Malgré cette indication, l’entrepreneur fait appel contre la décision de la Juge de paix, mais la Cour d’appel civile du Tribunal cantonal vaudois déclare l’appel irrecevable, considérant que la décision aurait dû être attaquée par un recours. L’entrepreneur saisit alors Tribunal fédéral, lequel est amené à se prononcer sur la voie de recours appropriée contre une décision de radiation du rôle d’une procédure de preuve à futur.
Droit
Le Tribunal fédéral commence par rappeler que la procédure de preuve à futur prévue par l’art. 158 CPC a pour objectif de faire constater ou apprécier un certain état de fait. Elle peut intervenir dans trois cas : lorsque la loi confère le droit d’en faire la demande (art. 158 al. 1 let. a CPC), lorsque la preuve est mise en danger (art. 158 al. 1 let. b CPC) ou lorsque le requérant rend vraisemblable un intérêt digne de protection (art. 158 al. 1 let. b CPC). Le tribunal ne statue pas sur le fond de l’affaire et n’examine pas les chances de succès de la prétention matérielle du requérant.
Le Tribunal fédéral souligne que la voie de recours adéquate contre une décision en matière de preuve à futur dépend de la nature de la décision rendue ainsi que du stade de la procédure auquel elle intervient.

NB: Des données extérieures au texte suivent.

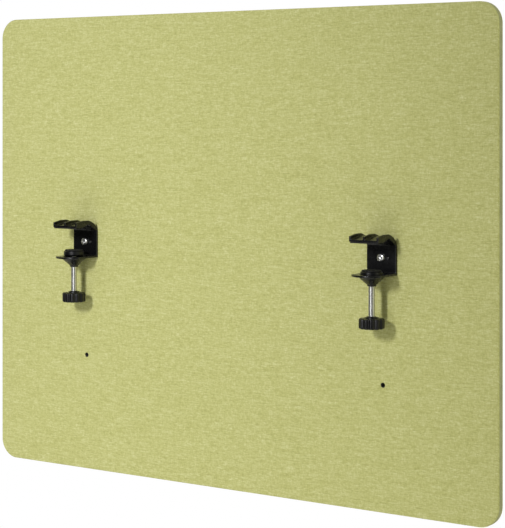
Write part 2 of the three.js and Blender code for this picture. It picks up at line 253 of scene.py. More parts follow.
def linear(red, green, blue):
    """A colour given in sRGB from 0 to 255, as the shader's linear values."""
    def one(c):
        c /= 255
        return c / 12.92 if c <= 0.04045 else ((c + 0.055) / 1.055) ** 2.4
    return (one(red), one(green), one(blue), 1.0)


class Finish:
    """A Principled material built from short calls; sockets and numbers can be mixed as inputs."""

    def __init__(self, name, **settings):
        self.material = bpy.data.materials.new(name)
        self.material.use_nodes = True
        self.tree = self.material.node_tree
        self.shader = self.tree.nodes["Principled BSDF"]
        for key, value in settings.items():
            self.shader.inputs[key.replace("_", " ")].default_value = value
        self.place = self.tree.nodes.new("ShaderNodeTexCoord").outputs["Object"]

    def feed(self, socket, value):
        if hasattr(value, "is_linked"):
            self.tree.links.new(value, socket)
        else:
            socket.default_value = value

    def node(self, kind, inputs=(), output=0, **attributes):
        made = self.tree.nodes.new(kind)
        for key, value in attributes.items():
            setattr(made, key, value)
        for key, value in dict(inputs).items():
            self.feed(made.inputs[key], value)
        return made.outputs[output]

    def maths(self, operation, a, b=0.0, clamp=False):
        return self.node("ShaderNodeMath", {0: a, 1: b}, operation=operation, use_clamp=clamp)

    def vector(self, x, y, z):
        return self.node("ShaderNodeCombineXYZ", {0: x, 1: y, 2: z})

    def split(self, vector=None):
        made = self.tree.nodes.new("ShaderNodeSeparateXYZ")
        self.feed(made.inputs[0], vector or self.place)
        return made.outputs

    def scaled(self, x, y, z):
        return self.node("ShaderNodeVectorMath", {0: self.place, 1: (x, y, z)}, operation="MULTIPLY")

    def noise(self, vector, scale, detail=2.0, roughness=0.5):
        inputs = {"Vector": vector, "Scale": scale, "Detail": detail, "Roughness": roughness}
        return self.node("ShaderNodeTexNoise", inputs)

    def ramp(self, value, low, high, to_low=0.0, to_high=1.0):
        """The value moved from the range low to high into to_low to to_high."""
        inputs = {"Value": value, "From Min": low, "From Max": high, "To Min": to_low, "To Max": to_high}
        return self.node("ShaderNodeMapRange", inputs, "Result")

    def weighted(self, *pairs):
        """The sum of values, each times its weight."""
        total = None
        for value, weight in pairs:
            part = self.maths("MULTIPLY", value, weight)
            total = part if total is None else self.maths("ADD", total, part)
        return total

    def mix(self, share, a, b):
        made = self.tree.nodes.new("ShaderNodeMix")
        made.data_type = "RGBA"
        self.feed(made.inputs[0], share)
        self.feed(made.inputs[6], a)
        self.feed(made.inputs[7], b)
        return made.outputs[2]

    def bump(self, height, distance, strength=1.0):
        normal = self.node("ShaderNodeBump", {"Height": height, "Strength": strength, "Distance": distance})
        self.tree.links.new(normal, self.shader.inputs["Normal"])

    def colour(self, value):
        self.feed(self.shader.inputs["Base Color"], value)

    def rough(self, value):
        self.feed(self.shader.inputs["Roughness"], value)

    def pointiness_mask(self, low=0.52, high=0.62):
        """How exposed the surface is, from 0 in flats and hollows to 1 on sharp outer edges.

        With low above high it is the other way round: 1 in hollows.
        """
        pointed = self.tree.nodes.new("ShaderNodeNewGeometry").outputs["Pointiness"]
        return self.ramp(pointed, low, high)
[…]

Tout d’abord, les décisions de rejet de la requête de preuve à futur peuvent faire l’objet d’un appel conformément à l’art. 308 al. 1 CPC, ou subsidiairement d’un recours limité au droit (art. 319 let. a CPC) si la valeur litigieuse est inférieure à CHF 10’000.

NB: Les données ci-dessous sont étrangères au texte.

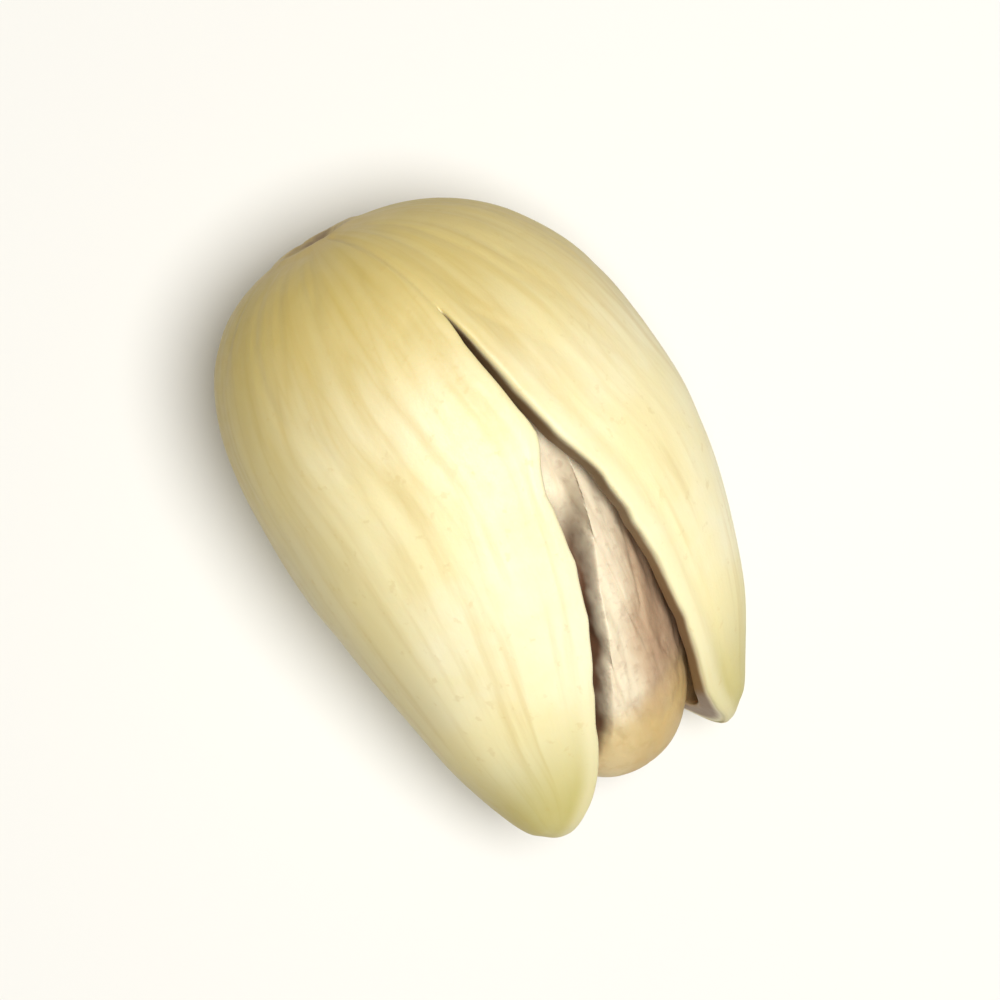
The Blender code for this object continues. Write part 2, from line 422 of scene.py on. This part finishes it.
SHELL_RELIEF = {
    "Lump height": 0.00007,
    "Vein depth": 0.00002,
    "Furrow depth": 0.00005,
    "Band height": 0.00004,
    "Seam depth": 0.00008,
    "Scar depth": 0.00016,
}
CREAM = (0.890, 0.795, 0.450, 1)
PALE_CREAM = (0.920, 0.855, 0.580, 1)
TAN = (0.600, 0.430, 0.140, 1)
# Partly the tips' own yellow-green tint, partly painted shade where they round away from the lamp.
TIP_TINT_AND_SHADE = (0.470, 0.400, 0.060, 1)
# Painted shade: darker olive for the flanks, where the shell turns sideways from the lamp.
FLANK_SHADE_OLIVE = (0.490, 0.370, 0.070, 1)
# Partly the stem end's own stain, partly painted shade where it turns away from the lamp.
STEM_STAIN_AND_SHADE = (0.560, 0.420, 0.100, 1)
SCAR_BROWN = (0.300, 0.185, 0.070, 1)
# Painted shade: brown for the faces of the split's lips, where they fall into shadow.
LIP_SHADE_BROWN = (0.260, 0.155, 0.068, 1)
LINING = (0.470, 0.320, 0.160, 1)
LINING_STAIN = (0.260, 0.140, 0.070, 1)


def new_finish(name):
    """A material with a Principled shader, and a reading to build its nodes from."""
    material = bpy.data.materials.new(name)
    material.use_nodes = True
    return material, material.node_tree.nodes["Principled BSDF"], Reading(material.node_tree)


def attribute(here, name, output="Fac"):
    """An attribute of the mesh, read in a material."""
    return here.node("ShaderNodeAttribute", {"attribute_name": name}, output=output)


def feed(shader, **readings):
    """Links each reading to the shader's socket of that name."""
    for name, reading in readings.items():
        reading.tree.links.new(reading.socket, shader.inputs[name.replace("_", " ")])


def shell_finish():
    """Dry, faintly waxy nutshell: mottled cream, olive at its ends (partly stain, partly painted shade) and
    painted shade in olive on its flanks, brown lining, and lips pale at the edge with painted shade in brown
    deeper into the split.
    """
    material, shader, here = new_finish("dry_shell")
    along, from_seam = attribute(here, "along"), attribute(here, "from_seam")
    depth, round_scar = attribute(here, "depth"), attribute(here, "round_scar")
    grain, flank = attribute(here, "grain", "Vector"), attribute(here, "flank")
    place = here.node("ShaderNodeTexCoord", output="Object")
    clouds = place.noise(230, detail=4)
    specks = place.noise(2600, detail=3)
    streaks = grain.noise(9, stretch=(1, 1, 0.35), detail=5)
    veins = grain.ridges(7, 5, stretch=(1, 1, 0.45))
    outside = clouds.rise(0.38, 0.66).blend(CREAM, PALE_CREAM)
    outside = (streaks.rise(0.48, 0.75) * 0.35).blend(outside, TAN)
    outside = (veins * along.rise(0.7, 0.05) * 0.45).blend(outside, TAN)
    # Darker olive towards the stem end: partly its own stain, partly painted shade.
    outside = (along.rise(0.42, 0.02) * (0.40 + clouds * 0.75)).blend(outside, STEM_STAIN_AND_SHADE)
    # Olive towards the tip: partly its own tint, partly painted shade.
    outside = (along.rise(0.72, 0.98) * (0.3 + clouds * 0.9)).blend(outside, TIP_TINT_AND_SHADE)
    outside = (from_seam.rise(0.0009, 0.0003) * along.rise(0.15, 0.5) * 0.45).blend(outside, PALE_CREAM)
    # Painted shade: the flanks, turned sideways from the lamp, are tinted darker olive.
    outside = (flank.rise(0.80, 0.97) * (0.15 + clouds * 0.50)).blend(outside, FLANK_SHADE_OLIVE)
    outside = (specks.rise(0.62, 0.74) * 0.22).blend(outside, TAN)
    fibres = place.noise(1500, detail=4)
    ragged = round_scar + clouds * 0.0012 + fibres * 0.0005 - 0.0008
    outside = (ragged.rise(0.0032, 0.0012) * 0.55).blend(outside, TAN)
    outside = (ragged.rise(0.0015, 0.0009) * fibres.rise(0.30, 0.62)).blend(outside, SCAR_BROWN)
    stains = place.noise(420, detail=5, shift=(0.3, 0, 0)).rise(0.5, 0.7)
    lining = (stains * 0.6).blend(LINING, LINING_STAIN)
    # Lips: pale at their outer edge, then painted shade in brown further into the split, with a mottled
    # boundary.
    into_split = depth + place.noise(800, detail=4) * 0.3 - 0.15
    edge = into_split.rise(0.04, 0.42).blend(PALE_CREAM, LIP_SHADE_BROWN)
    colour = depth.rise(0.04, 0.16).blend(outside, edge)
    colour = depth.rise(0.75, 1.0).blend(colour, lining)
    roughness = 0.40 + specks * 0.22 - depth.rise(0.9, 1.0) * 0.12
    height = streaks * 0.5 + specks * 0.35 + place.noise(7000, detail=2) * 0.15
    bump = {"Strength": 0.55, "Distance": 0.00006, "Height": height}
    feed(shader, Base_Color=colour, Roughness=roughness, Normal=here.node("ShaderNodeBump", {}, bump))
    shader.inputs["Subsurface Weight"].default_value = 0.12
    shader.inputs["Subsurface Radius"].default_value = (1.0, 0.55, 0.25)
    shader.inputs["Subsurface Scale"].default_value = 0.0007
    return material


ROLL = math.radians(18)  # turns the split towards the right valve
PITCH = math.radians(9)  # lowers the tip
FLAT_DEPTH = 0.00018


def lying_down(piece, place=None):
    """Turns a piece as the nut lies, and returns how that piece was moved so that others can follow."""
    points = np.empty(len(piece.data.vertices) * 3, np.float32)
    piece.data.vertices.foreach_get("co", points)
    turned = points.reshape(-1, 3) @ np.array(Euler((-ROLL, PITCH, 0)).to_matrix()).T
    if place is None:
        low, high = turned.min(0), turned.max(0)
        box = np.array(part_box("shell"))
        fit = min((box[1] - box[0]) / (high - low - (0, 0, FLAT_DEPTH)))
        middle = (low + high) / 2 * fit
        place = (fit, np.array([box[:, 0].mean(), box[:, 1].mean(), 0]) - middle)
        place[1][2] = -low[2] * fit - FLAT_DEPTH
    turned = turned * place[0] + place[1]
    turned[:, 2] = np.maximum(turned[:, 2], 0)
    piece.data.vertices.foreach_set("co", turned.astype(np.float32).ravel())
    piece.data.update()
    return place


shell = carved(shell_mesh(), "shell_visual", SHELL_RELIEF, shell_relief, shell_finish())
laid = lying_down(shell)
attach(shell, "root")
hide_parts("shell")

# The kernel: the seed in its thin, wrinkled skin, pale and dusty on its crest and tan at its tip, with a
# shallow groove where its two halves meet. Its crest is painted lighter near the left lip, where the light
# falls, and painted shade darkens it in mauve-brown towards the right lip and in its creases, and in brown
# where its left shoulder has sunk. It has dried smaller than the hollow, so it lies loose in it.
KERNEL_SIZE = (0.0164, 0.0087, 0.0100)
KERNEL_TAPERS = (0.22, 0.28)
KERNEL_BLUNTNESS = 2.4  # of its tip half
KERNEL_KEEL = 0.30  # how much narrower its belly side is than a round one
KERNEL_GROOVE = 0.00022
GROOVE_SPREAD = 0.12  # radians round the kernel
KERNEL_PLACE = (0.00120, 0.00008, 0.00020)
SHOULDER_DROP = 0.0013  # how far the left shoulder has sunk below the ridge that shows in the split
SHOULDER_WIDTH = 0.00038
SHOULDER_OFFSET = 0.00050  # how far inside the left lip it starts
SHOULDER_SPAN = (0.40, 0.55, 0.85, 0.97)  # where along the shell it sets in and dies out
SHOULDER_WAVES = 47  # radians of its unevenness along the shell
KERNEL_SEGMENTS = 300
KERNEL_RINGS = 180
KERNEL_RELIEF = {
    "Lump height": 0.00012,
    "Wrinkle depth": 0.00007,
    "Crease depth": 0.00009,
    "Fold depth": 0.00005,
}
SKIN_PINK = (0.740, 0.560, 0.350, 1)
# Partly a pale dusty bloom, partly painted light on the strip by the left lip.
SKIN_BLOOM_AND_LIGHT = (0.975, 0.885, 0.650, 1)
# The skin's own mauve, also used as painted shade towards the right lip and in the creases.
SKIN_MAUVE_AND_SHADE = (0.310, 0.175, 0.105, 1)
TIP_TAN = (0.590, 0.420, 0.150, 1)
# Painted shade: dark brown for the sunk shoulder in the gap beside the left lip.
SHOULDER_SHADE_BROWN = (0.150, 0.072, 0.036, 1)


def kernel_mesh():
    """The kernel at its real shape, in the nut's own axes."""
    seed = unit_sphere(KERNEL_SEGMENTS, KERNEL_RINGS)
    mesh = bpy.data.meshes.new("kernel")
    seed.to_mesh(mesh)
    seed.free()
    unit = read(mesh, "position", 3)
    towards_tip = np.clip(unit[:, 0], 0, 0.999)
    blunt = (1 - towards_tip**KERNEL_BLUNTNESS) ** (1 / KERNEL_BLUNTNESS)
    blunt /= np.sqrt(1 - towards_tip**2)
    across, upright = (blunt * (1 - taper * unit[:, 0]) for taper in KERNEL_TAPERS)
    across *= 1 - KERNEL_KEEL * np.clip(unit[:, 2], 0, None) ** 2
    upright -= KERNEL_GROOVE / (KERNEL_SIZE[2] / 2) * near_seam(unit, GROOVE_SPREAD)
    points = unit * np.stack([np.ones(len(unit)), across, upright], 1) * np.array(KERNEL_SIZE) / 2
    share = (points[:, 0] + KERNEL_PLACE[0]) / SHELL_SIZE[0] + 0.5
    left_lip = along(WANDER, share) - along(BELLY_GAPE, share) / 2
    shoulder = left_lip + SHOULDER_OFFSET + 0.3 * along(CHIP, share)
    sunk = ease(points[:, 1] - shoulder, SHOULDER_WIDTH, 0) * ease(unit[:, 2], 0.15, 0.7)
    uneven = 0.85 + 0.15 * np.sin(share * SHOULDER_WAVES)
    starts, full, fading, ends = SHOULDER_SPAN
    reach = ease(share, starts, full) * ease(share, ends, fading)
    points[:, 2] -= SHOULDER_DROP * sunk * uneven * reach
    bowed_shoulder = bowed(np.stack([points[:, 0], shoulder, points[:, 2]], 1) + KERNEL_PLACE)[:, 1]
    points = bowed(points + KERNEL_PLACE)
    mesh.vertices.foreach_set("co", points.astype(np.float32).ravel())
    from_stem = (unit[:, 0] + 1) / 2
    write(mesh, "along", from_stem)
    write(mesh, "from_shoulder", points[:, 1] - bowed_shoulder)
    write(mesh, "belly", ease(unit[:, 2], 0.2, 0.6))
    write(mesh, "grain", np.stack([unit[:, 1], unit[:, 2], from_stem], 1))
    return mesh


def kernel_relief(here, size):
    """Lumps, and the lengthwise wrinkles of a skin that has dried on the seed."""
    grain, place = stored(here, "grain", "FLOAT_VECTOR"), stored(here, "along")
    position = here.node("GeometryNodeInputPosition")
    lumps = (position.noise(260, detail=2) - 0.5) * 2 * size["Lump height"]
    wrinkles = grain.ridges(3.5, 3, stretch=(1, 1, 0.9), detail=3) * size["Wrinkle depth"]
    creases = grain.ridges(2.2, 14, stretch=(1, 1, 0.6), shift=(1.7, 0, 2)) * size["Crease depth"]
    fold = (place + position.noise(350) * 0.05 - 0.025).peak(0.855, 0.022) * size["Fold depth"]
    return lumps - (wrinkles + creases) * place.rise(0.97, 0.84) - fold


def kernel_finish():
    """Papery seed skin: a dusty pale crest painted lighter near the left lip, mauve with painted shade
    towards the right lip and in its creases, tan at its tip, and painted shade in brown where it has sunk.
    """
    material, shader, here = new_finish("seed_skin")
    grain, along = attribute(here, "grain", "Vector"), attribute(here, "along")
    place = here.node("ShaderNodeTexCoord", output="Object")
    streaks = grain.noise(5, stretch=(1, 1, 0.5), detail=6)
    creases = grain.ridges(3.5, 3, stretch=(1, 1, 0.9), detail=3)
    specks = place.noise(3200, detail=3)
    from_shoulder, from_belly = attribute(here, "from_shoulder"), attribute(here, "belly")
    # Painted light and shade: lighter near the left lip, darker mauve towards the right lip, whose shadow
    # falls there.
    towards_lip_shade = from_shoulder + streaks * 0.0016 - 0.0008
    colour = (towards_lip_shade.rise(0.0019, 0.0009) * 0.85 + streaks * 0.2).blend(SKIN_PINK, SKIN_BLOOM_AND_LIGHT)
    colour = (towards_lip_shade.rise(0.0009, 0.0021) * 0.55).blend(colour, SKIN_MAUVE_AND_SHADE)
    # Painted shade: darker mauve along the hollows of the wrinkles.
    colour = (creases * along.rise(0.97, 0.84) * 0.35).blend(colour, SKIN_MAUVE_AND_SHADE)
    colour = (specks.rise(0.5, 0.75) * 0.30).blend(colour, SKIN_MAUVE_AND_SHADE)
    tip = (along + place.noise(500, detail=4) * 0.16 - 0.08).rise(0.81, 0.92)
    colour = (tip * 0.75).blend(colour, TIP_TAN)
    # Painted shade: the sunk shoulder by the left lip, in the lip's shadow, is painted dark brown.
    sunk = (from_shoulder + place.noise(900) * 0.0003 - 0.00015).rise(0.00028, 0.00010) * from_belly
    colour = (sunk * along.rise(0.42, 0.56)).blend(colour, SHOULDER_SHADE_BROWN)
    height = streaks * 0.6 + specks * 0.4
    bump = {"Strength": 0.7, "Distance": 0.00008, "Height": height}
    roughness = 0.38 + specks * 0.3
    feed(shader, Base_Color=colour, Roughness=roughness, Normal=here.node("ShaderNodeBump", {}, bump))
    shader.inputs["Subsurface Weight"].default_value = 0.10
    shader.inputs["Subsurface Scale"].default_value = 0.0006
    return material


kernel = carved(kernel_mesh(), "kernel_visual", KERNEL_RELIEF, kernel_relief, kernel_finish())
lying_down(kernel, laid)
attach(kernel, "root")
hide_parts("kernel")

# The table it lies on: plain matt, very slightly warm white, with one soft lamp almost overhead, a little
# towards the tip and the right valve, weak warm light from all round, and a camera straight above.
TABLE_SIZE = 3.0
TABLE_WHITE = (0.79, 0.78, 0.75, 1)
SURROUND = (1.0, 0.91, 0.66, 1)
SURROUND_STRENGTH = 0.15
LAMP_DISTANCE = 0.35
LAMP_HEIGHT = math.radians(80)  # above the table
LAMP_BEARING = math.radians(48)  # round from +X
LAMP_SIZE = 0.16
LAMP_POWER = 1.42
LENS = 135
SENSOR = 36
FIELD = 0.0305  # how much of the table the picture spans
CAMERA_TURN = math.radians(59)

sheet = bmesh.new()
bmesh.ops.create_grid(sheet, x_segments=1, y_segments=1, size=TABLE_SIZE / 2)
table_mesh = bpy.data.meshes.new("table")
sheet.to_mesh(table_mesh)
sheet.free()
table = bpy.data.objects.new("table", table_mesh)
bpy.context.scene.collection.objects.link(table)
table_finish, table_shader, _ = new_finish("matt_white")
table_shader.inputs["Base Color"].default_value = TABLE_WHITE
table_shader.inputs["Roughness"].default_value = 0.7
table_mesh.materials.append(table_finish)

world = bpy.data.worlds.new("pale_surround")
world.use_nodes = True
world.node_tree.nodes["Background"].inputs["Color"].default_value = SURROUND
world.node_tree.nodes["Background"].inputs["Strength"].default_value = SURROUND_STRENGTH
bpy.context.scene.world = world

lamp_data = bpy.data.lights.new("soft_lamp", "AREA")
lamp_data.shape = "DISK"
lamp_data.size = LAMP_SIZE
lamp_data.energy = LAMP_POWER
lamp = bpy.data.objects.new("soft_lamp", lamp_data)
lamp.rotation_euler = (0, math.pi / 2 - LAMP_HEIGHT, LAMP_BEARING)
flat = LAMP_DISTANCE * math.cos(LAMP_HEIGHT)
lamp.location = (
    flat * math.cos(LAMP_BEARING),
    flat * math.sin(LAMP_BEARING),
    LAMP_DISTANCE * math.sin(LAMP_HEIGHT),
)
bpy.context.scene.collection.objects.link(lamp)

low, high = cad_box
camera_data = bpy.data.cameras.new("camera")
camera_data.lens = LENS
camera_data.sensor_width = SENSOR
camera_data.clip_start = 0.005
camera = bpy.data.objects.new("camera", camera_data)
middle = (low + high) / 2
camera.location = (middle.x, middle.y, middle.z + FIELD * LENS / SENSOR)
camera.rotation_euler = (0, 0, CAMERA_TURN)
bpy.context.scene.collection.objects.link(camera)
bpy.context.scene.camera = camera
bpy.context.scene.view_settings.view_transform = "Standard"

Ensuite, les décisions d’admission de la requête de preuve à futur ordonnant l’administration d’un moyen de preuve sont des ordonnances d’instruction. Elles ne sont sujettes à un recours (art. 319 let. b ch. 2 CPC) que si elles sont susceptibles de causer un préjudice difficilement réparable à l’une des parties. Toutefois, dans la mesure où les moyens de preuve administrés peuvent être écartés ou administrés à nouveau par le tribunal saisi de la cause au fond, un tel préjudice n’est en principe pas retenu.
Les décisions portant sur les difficultés survenant lors de l’administration d’un moyen de preuve peuvent quant à elles relever de catégories distinctes. Certaines sont qualifiées d’autres décisions au sens de l’art. 319 let. b ch. 1 CPC – notamment lorsqu’il s’agit de la récusation de l’expert (art. 50 al. 2 CPC) -, et d’autres sont des ordonnances d’instruction, par exemple lorsque le tribunal se prononce sur la mise en péril de secrets d’affaires du défendeur.
Finalement, les décisions qui portent sur les frais et dépens tout en rayant la cause du rôle sont des décisions de clôture d’une procédure devenue sans objet au sens de l’art. 242 CPC. N’étant pas des décisions au sens de l’art. 236 CPC, elles ne peuvent pas faire l’objet d’un appel. Ce sont des ordonnances d’instruction d’un type particulier qui ne peuvent être attaquées que par un recours selon l’art. 319 let. b ch. 2 CPC, dans la mesure où elles peuvent causer un préjudice difficilement réparable.
En l’espèce, lors de l’introduction de la procédure au fond, l’administration de la preuve à futur était déjà terminée, le rapport d’expertise ayant été déposé le 30 juin 2021. La finalisation de l’administration de la preuve a rendu la procédure sans objet, ce qui a mis un terme à celle-ci avant que la décision ne soit rendue. La décision de radiation n’était donc qu’une constatation formelle de la clôture de la procédure. Par conséquent, la requête d’irrecevabilité de l’entrepreneur était elle-même sans objet, puisqu’elle visait une procédure qui était déjà terminée.
En ce qui concerne la voie de recours, la décision de la Juge de paix qui fixe les frais et dépens et raye la cause du rôle est une décision de radiation au sens de l’art. 242 CPC. Elle doit être attaquée par un recours selon l’art. 319 let. b ch. 2 CPC, ce qui était par ailleurs indiqué au pied de la décision. L’interprétation du recourant, selon laquelle il s’agirait d’une décision finale sujette à appel au sens de l’art. 308 al. 1 let. b CPC, est erronée.
Partant, dès lors que le recourant ne conteste ni le refus de la cour cantonale de convertir son appel en recours, ni le reproche selon lequel il n’a pas démontré en quoi la décision attaquée lui causerait un préjudice irréparable, le Tribunal fédéral rejette le recours.